Beatriz Marinello

Personal information
- Born: May 14, 1964 (age 62) Chile

Chess career
- Country: United States
- Title: Woman International Master (1991)
- Peak rating: 2230 (January 1997)

= Beatriz Marinello =

American chess player (born 1964)

Beatriz Mansilla Marinello (born May 14, 1964) is a Chilean-American chess player and chess official. She was a vice president of FIDE from 2010 to 2018. Marinello was previously president of the United States Chess Federation (USCF) from 2003 to 2005 and a member of the executive board from 2003 to 2007. She was elected general secretary of the Association of Chess Professionals in 2019.

==Career==
Marinello started playing chess at the age of 13 and became national women's champion of Chile when she was 16 years old.
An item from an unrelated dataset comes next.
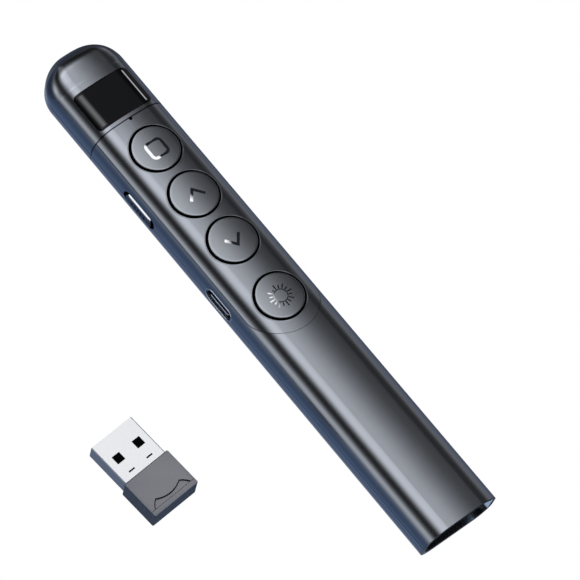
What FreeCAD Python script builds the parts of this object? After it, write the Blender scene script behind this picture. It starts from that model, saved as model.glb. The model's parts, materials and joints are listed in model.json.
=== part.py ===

In 1980, she was awarded the title Woman International Master (WIM) by FIDE. She organized her first national championship in Chile at the age of 20 years, and later organized other international competitions.

Marinello arrived in the United States from Chile in 1990, and became a chess teacher in Miami. She represented the US in two Women's Interzonal Tournaments: in 1991 in Subotica and in 1993 in Jakarta. She also represented the United States in the 1994 Women's Chess Olympiad held in Moscow.